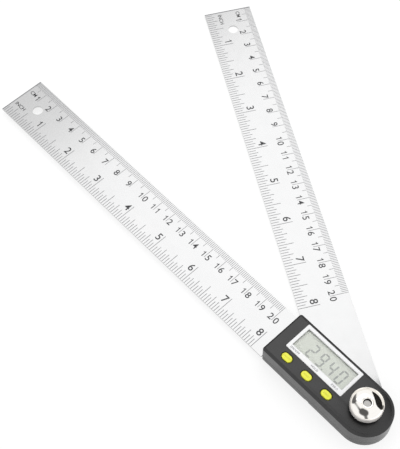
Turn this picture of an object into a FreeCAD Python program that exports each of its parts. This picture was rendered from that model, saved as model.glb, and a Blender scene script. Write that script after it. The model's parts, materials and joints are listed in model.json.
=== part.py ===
import FreeCAD, Part
import os
import Sketcher

# Digital angle finder with two rules, in millimetres.
# The origin is on the pivot axis, on the surface that the tool lies on. +X runs from the pivot to the far
# end of the fixed rule, +Z comes out of the display face, and +Y is the side of the inch scale.

# Driving dimensions
DRIVING = {
    # Rules
    "rule_reach": 266.5,
    "rule_width": 28.0,
    "rule_thickness": 1.0,
    "arm_angle": 29.4,
    "arm_end_step": 0.6,
    "arm_shoulder_reach": 17.0,
    "hang_hole_radius": 3.0,
    "hang_hole_inset": 15.0,
    "tongue_post_gap": 0.4,
    "tongue_foot_gap": 0.7,
    "tongue_gap": 0.05,
    "rivet_radius": 1.0,
    "rivet_head_radius": 1.8,
    "rivet_head_height": 0.6,
    "rivet_edge": 3.2,
    # Head shells
    "head_reach": 55.8,
    "head_width": 27.6,
    "head_height": 11.8,
    "head_corner_radius": 1.2,
    "head_edge_bevel": 1.0,
    "wall_thickness": 1.4,
    "roof_thickness": 1.6,
    "floor_thickness": 1.2,
    "lower_shell_height": 3.4,
    "lip_height": 0.8,
    "lip_thickness": 0.6,
    "lip_gap": 0.1,
    "running_gap": 0.2,
    "post_radius": 1.9,
    "post_bezel_gap": 1.0,
    "housing_screw_radius": 0.9,
    "housing_screw_head_radius": 1.5,
    "housing_screw_head_height": 0.9,
    "housing_screw_length": 7.0,
    "screw_gap": 0.1,
    # Pivot
    "hub_radius": 7.0,
    "bush_wall": 1.4,
    "bush_flange_radius": 9.6,
    "bush_flange_thickness": 0.6,
    "boss_wall": 2.0,
    "boss_height": 2.0,
    "fit_gap": 0.05,
    "bolt_radius": 2.0,
    "bolt_head_radius": 3.6,
    "hub_screw_circle": 5.3,
    "hub_screw_radius": 0.7,
    "hub_screw_head_radius": 1.25,
    "hub_screw_length": 2.8,
    "friction_washer_width": 3.35,
    "friction_washer_thickness": 0.15,
    "rotor_screw_gap": 0.3,
    "rotor_seat_radius": 4.6,
    "rotor_thickness": 0.8,
    "sensing_gap": 0.4,
    # Lock knob
    "knob_washer_radius": 5.5,
    "knob_washer_thickness": 0.6,
    "knob_neck_radius": 4.5,
    "knob_neck_height": 2.0,
    "knob_radius": 8.15,
    "knob_rim_height": 4.5,
    "knob_rim_width": 0.65,
    "knob_rim_bevel": 0.3,
    "knob_dish_depth": 2.3,
    "knob_dome_margin": 4.6,
    "knob_dome_drop": 11.45,
    "knob_dish_width": 0.2,
    "knob_hub_radius": 2.75,
    "knob_hub_height": 0.9,
    "knob_hub_bevel": 0.25,
    "bolt_end_depth": 1.2,
    # Display
    "bezel_knob_gap": 4.25,
    "bezel_end_gap": 6.8,
    "bezel_edge_gap": 1.5,
    "bezel_key_gap": 2.3,
    "bezel_border": 1.8,
    "bezel_foot_border": 2.9,
    "bezel_stand": 0.1,
    "window_thickness": 0.8,
    "window_inset": 0.5,
    "display_gap": 0.1,
    "holder_inset": 0.2,
    "holder_wall": 0.8,
    "panel_gap": 0.2,
    "contact_strip_width": 1.6,
    "contact_strip_inset": 0.4,
    # Keys
    "key_row_shift": 0.2,
    "key_inset": 5.15,
    "key_edge_gap": 3.6,
    "key_length": 5.8,
    "key_width": 3.7,
    "key_stand": 0.4,
    "key_gap": 0.35,
    "key_flange_border": 0.75,
    "key_stem_radius": 1.1,
    "key_edge_radius": 0.5,
    "switch_width": 4.4,
    "switch_floor": 0.4,
    "plunger_radius": 1.2,
    # Board
    "board_thickness": 1.0,
    "board_edge_gap": 0.5,
    "board_hole_radius": 5.4,
    "board_notch_radius": 2.6,
    "board_post_radius": 1.5,
    "board_screw_radius": 0.7,
    "board_screw_head_radius": 1.2,
    "board_screw_head_height": 0.6,
    "board_screw_length": 3.2,
    "board_post_step": 5.8,
    "board_post_inset": 4.6,
    "pivot_post_inset": 3.5,
    "chip_length": 7.0,
    "chip_strip_gap": 1.65,
    "crystal_length": 6.0,
    "crystal_end_gap": 1.0,
    "capacitor_length": 1.6,
    "capacitor_width": 0.8,
    # Battery
    "contact_room": 0.7,
    "cell_gap": 0.1,
    "cell_rim": 1.2,
    "cell_rim_step": 0.3,
    "holder_ring_gap": 0.3,
    "holder_ring_wall": 0.8,
    "door_boss_gap": 2.75,
    "door_gap": 0.1,
    "door_ring_wall": 0.8,
    "door_slot_length": 11.0,
    "door_slot_width": 1.8,
    "door_slot_depth": 0.6,
    "pry_notch_width": 2.4,
    "pry_notch_depth": 0.6,
    "lug_wall_gap": 0.5,
    "lug_overlap": 0.7,
    "lug_width": 4.0,
    "lug_thickness": 0.4,
    "lug_gap": 0.05,
    "lug_turn": 40.0,
    "contact_leaf": 0.2,
    "contact_width": 4.0,
    "contact_length": 8.0,
    "contact_foot": 3.2,
    "contact_dimple_radius": 1.2,
    # Shares of the room between the board and the roof
    "panel_share": 0.45,
    "chip_share": 0.275,
    "crystal_share": 0.225,
    "switch_share": 0.4,
    "plunger_share": 0.2,
    "plunger_depth_share": 0.125,
    "key_flange_share": 0.2,
    # One overrun carries every cut clear through
    "overrun": 0.5,
}

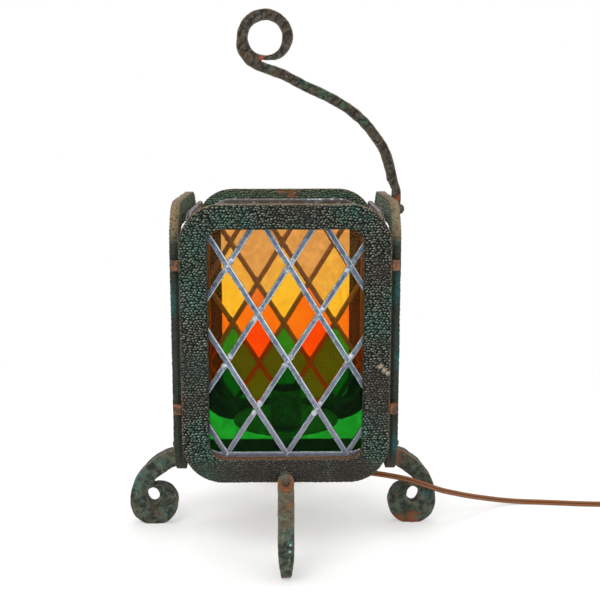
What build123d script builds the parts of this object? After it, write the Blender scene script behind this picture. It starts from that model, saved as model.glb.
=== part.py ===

= = = =

• _GOAL_
In the entries above, how many lines contain the word "scene"? Answer with the number only.

• _RESPONSE BELOW_
2